Head of the Victory Museum's International Relations Department Anastasia Kretova added that the topic of Auschwitz and the Holocaust is international: "The Victory Museum has organized block 14 of the Auschwitz-Birkenau state museum. We have a permanent exhibition, created with the participation of many museums, including the Holocaust center. The exposition has been constantly open since 2013. We participate in international conferences, we also represent the Fund’s collection, Auschwitz-Birkenau. On January 27, we will participate in the memorial events in Auschwitz. There will be representatives of the Russian Jewish Congress, the Holocaust Foundation, the general public. Recently, the Victory Museum's exhibition has opened at the UN headquarters... We must discuss, remember those events and pass it on to the next generations. One of the museum’s tasks is revealing real events that happened during World War II."
Head of the Holocaust center archives Leonid Terushkin advocated the development of international exhibition projects: "Four years ago, the Russian Holocaust center, using the materials of the Victory Museum and another 20-30 Russian and foreign, state and public organizations, even private collections, prepared the exhibition 'Holocaust: destruction, liberation and salvation'. This exhibition has traveled to North and South America, France, Germany, Israel, the UK, Czech Republic, and Slovakia.
Russia has a large number of unique documents about those who were saved during the Second World War, during the Holocaust, about those who died, about those who freed and saved people. This topic, unfortunately, often undeservedly forgotten, still requires educational work ...
The Russian Center 'Holocaust' has prepared a new version of the exposition 'Holocaust: destruction, liberation and salvation' for educational institutions. We are preparing an exposition in Polish with an emphasis on the fate of the Polish prisoners of Auschwitz, not only the Jews who died there....
Last summer, the liberation of the Majdanek camp by the Red Army was marked. The 'Holocaust' Center and the Russian Military Historical Society have prepared a collection about Majdanek and its prisoners, Jews, Poles, Russians, Soviet war prisoners ... But there's so much we don't know about the Holocaust, unexplored events, unknown names. Unfortunately, we remember more about criminals, about Holocaust performers, than about its victims or about those who saved people: doctors, soldiers and officers of the Red Army."
Director of the Russian Military-Historical Society, professor at the Moscow State University of Foreign Affairs Mikhail Myagkov said that about 18 million people, primarily civilians, were contained in Nazi concentration camps and death camps during the Second World War. Of these, more than 11 million were killed, tortured, shot and executed using gas chambers. One of the worst death camps during the Second World War was the Auschwitz-Birkenau concentration camp, also known as the Auschwitz concentration camp. According to various sources, from 1.3 to more than 3 million people were contained there. Even the camp commandant, when questioned, could not give a more accurate figure. He did not count them. People were brought there from different countries. The vast majority of the killed in this camp are Jews brought from the occupied territories of the USSR, Europe, Poland, Hungary, Holland and many other countries."
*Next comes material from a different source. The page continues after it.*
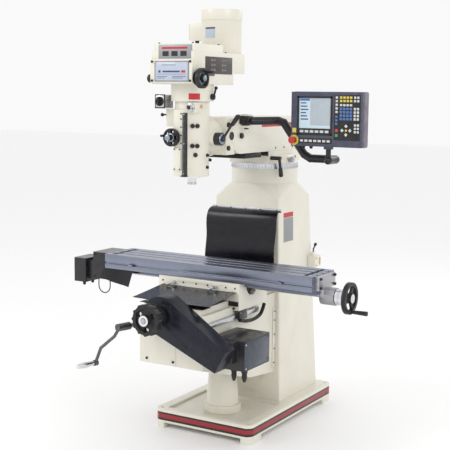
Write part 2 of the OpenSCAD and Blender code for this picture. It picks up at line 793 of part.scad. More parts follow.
module crank_shaft() color(steel) {
  on_crank() {
    zrod(0, 0, [gear_r - 12, crank_t - 6], crank_shaft_d / 2);
    translate([0, 0, gear_r - 8]) cylinder(h = 20, r1 = pinion_r - 6 - gap, r2 = pinion_r - gap);
  }
}

module knee_crank() color(black) {
  c = [cos(crank_angle), sin(crank_angle), 0];
  on_crank() {
    difference() {
      zrod(0, 0, [crank_t - 62, crank_t + 14], 19);
      zrod(0, 0, [crank_t - 63, crank_t - 6], crank_shaft_d / 2 + run);
    }
    rod([0, 0, crank_t + 4] + 12 * c, [0, 0, crank_t + 14] + 52 * c, 8);
    translate([0, 0, crank_t + 14] + 52 * c) sphere(8.4);
    rod([0, 0, crank_t + 14] + 52 * c, [0, 0, crank_t + crank_step] + 112 * c, 8);
    translate([0, 0, crank_t + crank_step] + 112 * c) sphere(8.4);
    rod([0, 0, crank_t + crank_step] + 112 * c, [0, 0, crank_t + crank_step] + crank_r * c, 8);
    translate(crank_r * c) zrod(0, 0, [crank_t + crank_step - 9, crank_t + crank_step + 9], 15);
    translate(crank_r * c) zrod(0, 0, [crank_t + crank_step, crank_t + crank_step + 100], 5);
  }
}

module crank_grip() color(steel) {
  c = [cos(crank_angle), sin(crank_angle), 0];
  t = crank_t + crank_step + 9 + gap;
  on_crank() translate(crank_r * c) difference() {
    union() {
      translate([0, 0, t]) cylinder(h = 60, r1 = 10, r2 = 15);
      translate([0, 0, t + 60]) cylinder(h = 42, r1 = 15, r2 = 11);
    }
    zrod(0, 0, [0, t + 92], 5 + run);
  }
}

// Side view of the belt guard: round about the screw, square past the motor's pulley
module guard_outline(g) {
  turn = atan2(motor_dz, motor_dx);
  reach = norm([motor_dx, motor_dz]);
  translate([0, y_axis_z]) rotate(turn) hull() {
    circle(guard_big_r - g);
    translate([reach, -guard_small_r + g]) square([60 - g, 2 * guard_small_r - 2 * g]);
  }
}

module y_guard() color(navy) {
  difference() {
    along_y([guard_y0, knee_front]) guard_outline(0);
    along_y([guard_y0 + 4, knee_front - 6]) guard_outline(4);
    yrod(0, [guard_y0 - cut, knee_front + cut], y_axis_z, screw_d / 2 + 2);
    yrod(motor_dx, [knee_front - 7, knee_front + cut], y_axis_z + motor_dz, 30);
  }
}

module y_motor() color(black) {
  x = motor_dx;
  z = y_axis_z + motor_dz;
  rslab(y_motor_x, y_motor_y, y_motor_z, 6);
  slab([x - 55, x + 60], [knee_front, y_motor_y[0]], [z - 55, z + 50]);
  yrod(x, [guard_y0 + 20, knee_front], z, 12);
  yrod(x, [guard_y0 + 25, guard_y0 + 57], z, 32);
}

module y_scale() color(steel) {
  slab([knee_w / 2, knee_w / 2 + 22], [knee_front + 5, knee_front + 522], [knee_z - 92, knee_z - 68]);
}

module y_handwheel() color(black) {
  z = y_axis_z;
  difference() {
    union() {
      yrod(0, [wheel_y, wheel_y + wheel_t], z, wheel_d / 2 - 6);
      for (a = [0:30:359])
        yrod((wheel_d / 2 - 10) * cos(a), [wheel_y, wheel_y + wheel_t], z + (wheel_d / 2 - 10) * sin(a), 10);
    }
    yrod(0, [wheel_y - cut, wheel_y + 10], z, wheel_d / 2 - 24);
    for (a = [30:120:359])
      yrod(46 * cos(a), [wheel_y - cut, wheel_y + wheel_t + cut], z + 46 * sin(a), 15);
    yrod(0, [wheel_y - 20, wheel_y + wheel_t + cut], z, screw_d / 2);
  }
  difference() {
    yrod(0, [wheel_y - 14, wheel_y + 10], z, 26);
    yrod(0, [wheel_y - 20, wheel_y + wheel_t], z, screw_d / 2);
  }
  difference() {
    yrod(0, [wheel_y + wheel_t, guard_y0 - 3], z, 46);
    yrod(0, [wheel_y, guard_y0], z, screw_d / 2);
  }
}

module y_screw() color(steel) {
  yrod(0, [wheel_y - 18, face_y - 70], y_axis_z, screw_d / 2);
  yrod(0, [guard_y0 + 22, guard_y0 + 60], y_axis_z, y_pulley_r);
}

module saddle() color(cream) {
  w = knee_rail_w / 2 + gap;
  h = knee_w / 2 + gap;
  y = [saddle_y0, saddle_y1];
  difference() {
    union() {
      slab([-saddle_left, saddle_right], y, [knee_z + gap, table_z0 - gap]);
      slab([-saddle_left, -w], y, [knee_z - knee_rail_h + gap, knee_z + cut]);
      slab([w, saddle_right], y, [knee_z - knee_rail_h + gap, knee_z + cut]);
      slab([-saddle_left, -h], y, [knee_z - saddle_drop, knee_z]);
      slab([h, saddle_right], y, [knee_z - saddle_drop, knee_z]);
    }
    along_x([-saddle_left - cut, saddle_right + cut]) translate([table_y, 0])
      dovetail(tongue_foot, tongue_w, table_z0 - tongue_t - 2 * gap, table_z0 + cut, gap);
    slab([-saddle_left - cut, saddle_right + cut], [table_y - tunnel_w / 2, table_y + tunnel_w / 2],
         [knee_z + 20, table_z0]);
    xrod([saddle_right - 28, saddle_right + cut], table_y, table_z0 - 12, 62);
    for (x = [-165, 90]) yrod(x, [saddle_y0 - cut, saddle_y0 + 30], lock_z, 6 + run);
  }
}

module saddle_nuts() color(bronze) {
  difference() {
    slab([-42, 42], [table_y - 32, table_y + 32], [knee_z - knee_slot_h + 3, knee_z + gap]);
    yrod(0, [table_y - 40, table_y + 40], y_axis_z, screw_d / 2 + run);
  }
  difference() {
    slab([-90, -30], [table_y - 26, table_y + 26], [knee_z + 20, table_z0 - 6]);
    xrod([-100, -20], table_y, x_axis_z, screw_d / 2 + run);
  }
}

// Rubber sheet that rides on the saddle's front and covers the knee's ways
module front_way_cover() color(black) {
  z = table_z0 - 48;
  y = knee_front + 5;
  along_x([-240, 214]) polygon([[saddle_y0, z + 3], [saddle_y0, z], [y, z - 26], [y, z - 23]]);
}

module table_lock(x) {
  yrod(x, [saddle_y0 - 22, saddle_y0 + 29], lock_z, 6);
  yrod(x, [saddle_y0 - 22, saddle_y0 - gap], lock_z, 9);
  rod([x, saddle_y0 - 16, lock_z], [x - 24, saddle_y0 - 34, lock_z - 8], 4);
}
module table_lock_left() color(steel) table_lock(-165);
module table_lock_right() color(steel) table_lock(90);

// Reader of the scale under the saddle's edge, and its cable in a black hose
module scale_cable() color(black) {
  x = saddle_right - 2;
  z = knee_z - saddle_drop;
  y = saddle_y1;
  slab([knee_w / 2 + 23, saddle_right], [y - 290, y - 210], [z - 52, z]);
  route = [[x, y - 285, z - 50], [x, y - 222, z - 65], [x, y - 140, z - 71], [x, y - 65, z - 55],
           [x, y - 25, z - 6]];
  for (i = [0:len(route) - 2]) {
    rod(route[i], route[i + 1], 9.5);
    if (i > 0) translate(route[i]) sphere(9.8);
  }
}

module table() color(steel) {
  w = table_w / 2;
  e = table_end;
  difference() {
    union() {
      slab([-e, e], [table_y - w, table_y + w], [table_z0, table_z]);
      along_x([-e, e]) translate([table_y, 0])
        dovetail(tongue_foot, tongue_w, table_z0 - tongue_t, table_z0 + cut, 0);
    }
    for (i = [-1:1]) {
      y = table_y + i * slot_pitch;
      slab([-e - cut, e + cut], [y - slot_w / 2, y + slot_w / 2], [table_z - 18, table_z + cut]);
      slab([-e - cut, e + cut], [y - slot_w / 2 - 6, y + slot_w / 2 + 6], [table_z - 30, table_z - 17.9]);
    }
    for (s = [-1, 1])
      slab([s * (e - 48) - 12, s * (e - 48) + 12], [table_y - w + 14, table_y + w - 14], [table_z - 12, table_z + cut]);
    slab([-e - cut, e + cut], [table_y - tunnel_w / 2, table_y + tunnel_w / 2],
         [table_z0 - tongue_t - cut, table_z0 + 4]);
    slab([-e - cut, e + cut], [table_y - w - cut, table_y - w + 10], [table_z0 + 26, table_z0 + 36]);
  }
  for (x = [-457, 459])
    slab([x - 14, x + 14], [table_y - w - 12, table_y - w + 9], [table_z0 + 26 + gap, table_z0 + 36 - gap]);
}

module x_end_bracket() color(steel) {
  e = table_end;
  difference() {
    union() {
      slab([e, e + 25], [table_y - 95, table_y + 90], [table_z0 + 6, table_z - 4]);
      slab([e, e + 25], [table_y - 45, table_y + 45], [x_axis_z, table_z0 + 8]);
      xrod([e, e + 77], table_y, x_axis_z, 45);
    }
    xrod([e - cut, e + 78], table_y, x_axis_z, screw_d / 2 + run);
  }
}

module x_motor() color(black) {
  e = -table_end;
  difference() {
    rslab([e - 110, e], [table_y - 95, table_y + 85], [x_axis_z - 40, table_z - 2], 6);
    slab([e - 100, e - 10], [table_y - 36, table_y + 36], [x_axis_z - 36, x_axis_z + 32]);
    xrod([e - 11, e + cut], table_y, x_axis_z, screw_d / 2 + run);
  }
  slab([e - 177, e - 110], [table_y - 50, table_y + 50], [x_axis_z - 55, x_axis_z + 47]);
  rslab([e - 262, e - 177], [table_y - 75, table_y + 75], [x_axis_z - 75, x_axis_z + 61], 6);
  loop = [[e - 95, table_y - 60, x_axis_z - 38], [e - 93, table_y - 60, x_axis_z - 84],
          [e - 72, table_y - 60, x_axis_z - 122], [e - 40, table_y - 60, x_axis_z - 122],
          [e - 18, table_y - 60, x_axis_z - 84], [e - 15, table_y - 60, x_axis_z - 38]];
  for (i = [0:len(loop) - 2]) rod(loop[i], loop[i + 1], 3.5);
  for (i = [1:len(loop) - 2]) translate(loop[i]) sphere(3.7);
}

module x_screw() color(steel) {
  xrod([-table_end - 60, table_end + 148], table_y, x_axis_z, screw_d / 2);
  xrod([-table_end - 92, -table_end - 16], table_y, x_axis_z, 26);
}

module x_handwheel() color(black) {
  x = table_end + 135;
  y = table_y;
  z = x_axis_z;
  difference() {
    xrod([x, x + 22], y, z, wheel_d / 2);
    xrod([x - cut, x + 23], y, z, wheel_d / 2 - 18);
  }
  difference() {
    union() {
      xrod([x - 10, x + 28], y, z, 26);
      for (a = [90:120:359])
        translate([x + 4, y, z]) rotate([a, 0, 0]) translate([0, -10, 0]) cube([12, 20, wheel_d / 2 - 8]);
    }
    xrod([x - 60, x + 30], y, z, screw_d / 2);
  }
  difference() {
    xrod([table_end + 79, x - 10], y, z, 37);
    xrod([table_end, x], y, z, screw_d / 2);
  }
  xrod([x + 22, x + 96], y + 10, z - wheel_d / 2 + 11, 5);
}

module x_grip() color(black) {
  x = table_end + 135 + 22 + gap;
  difference() {
    translate([x, table_y + 10, x_axis_z - wheel_d / 2 + 11]) rotate([0, 90, 0])
      cylinder(h = 80, r1 = 9, r2 = 12);
    xrod([x - cut, x + 76], table_y + 10, x_axis_z - wheel_d / 2 + 11, 5 + run);
  }
}

// Rubber flap under the table's left end
module x_flap() color(black) {
  e = -table_end;
  along_y([table_y - 104, table_y - 101])
    polygon([[e - 60, x_axis_z - 30], [e - 20, table_z0 - gap], [e + 175, table_z0 - gap], [e + 141, x_axis_z - 68]]);
}

base();
column();
pedestal();
knee_nut();
lubricator();
lubricator_lever();
rear_way_cover();
turret();
ram_lock_lever();
ram_pinion();
ram();
ram_adapter();
adapter_bolts();
head_housing();
gear_housing();
belt_housing();
name_panel();
motor();
drum_switch();
depth_scale();
drive_belt();
motor_shaft();
spindle_pulley();
spindle();
drawbar();
spindle_bearings();
quill();
quill_lever();
feed_wheel();
feed_lever();
speed_wheel();
switch_knob();
range_lever();
feed_dial();
pendant_arm();
pendant();
estop_button();
knee();
knee_screw();
crank_shaft();
knee_crank();
crank_grip();
y_motor();
y_guard();
y_scale();
y_handwheel();
y_screw();
saddle();
saddle_nuts();
front_way_cover();
table_lock_left();
table_lock_right();
scale_cable();
table();
x_end_bracket();
x_motor();
x_screw();
x_handwheel();
x_grip();
x_flap();
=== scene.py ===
import bpy, bmesh, json, math
from mathutils import Matrix, Vector

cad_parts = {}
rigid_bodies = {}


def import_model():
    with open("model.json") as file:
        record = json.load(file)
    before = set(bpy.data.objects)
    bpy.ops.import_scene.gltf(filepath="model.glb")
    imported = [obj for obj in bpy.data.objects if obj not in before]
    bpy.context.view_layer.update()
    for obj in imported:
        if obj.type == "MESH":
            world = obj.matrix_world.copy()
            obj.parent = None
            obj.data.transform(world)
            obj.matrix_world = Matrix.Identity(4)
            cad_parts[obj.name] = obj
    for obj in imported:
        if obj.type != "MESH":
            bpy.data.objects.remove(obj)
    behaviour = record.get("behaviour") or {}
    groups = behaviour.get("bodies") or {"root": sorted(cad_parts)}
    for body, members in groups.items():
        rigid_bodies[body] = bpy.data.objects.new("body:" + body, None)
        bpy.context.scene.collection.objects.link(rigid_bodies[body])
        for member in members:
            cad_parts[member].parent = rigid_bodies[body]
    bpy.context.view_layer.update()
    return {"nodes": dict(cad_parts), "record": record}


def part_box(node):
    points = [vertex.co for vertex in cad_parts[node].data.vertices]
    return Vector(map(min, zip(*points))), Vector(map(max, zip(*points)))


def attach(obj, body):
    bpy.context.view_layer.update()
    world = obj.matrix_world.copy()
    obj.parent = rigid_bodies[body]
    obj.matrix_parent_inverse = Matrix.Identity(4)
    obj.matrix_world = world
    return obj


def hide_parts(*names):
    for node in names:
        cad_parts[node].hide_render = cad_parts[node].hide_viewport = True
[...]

"On January 27, 1945, the camp was liberated, and the UN declared this day as International Holocaust Remembrance Day. On January 27, 1944, Leningrad was freed from the enemy blockade. "The severe blockade of Leningrad and what happened in Auschwitz-Birkenau are symbols of the Nazi regime, symbols of the killing of peaceful people, symbols of the fact that we must always remember these victims and seek the absolute truth about what happened during the Second World War, never allow a review of the Nuremberg Tribunal's decisions, which condemned the main Nazis offenders, and subsequent trials of Nazi criminals of a lower rank," Mikhail Myagkov said.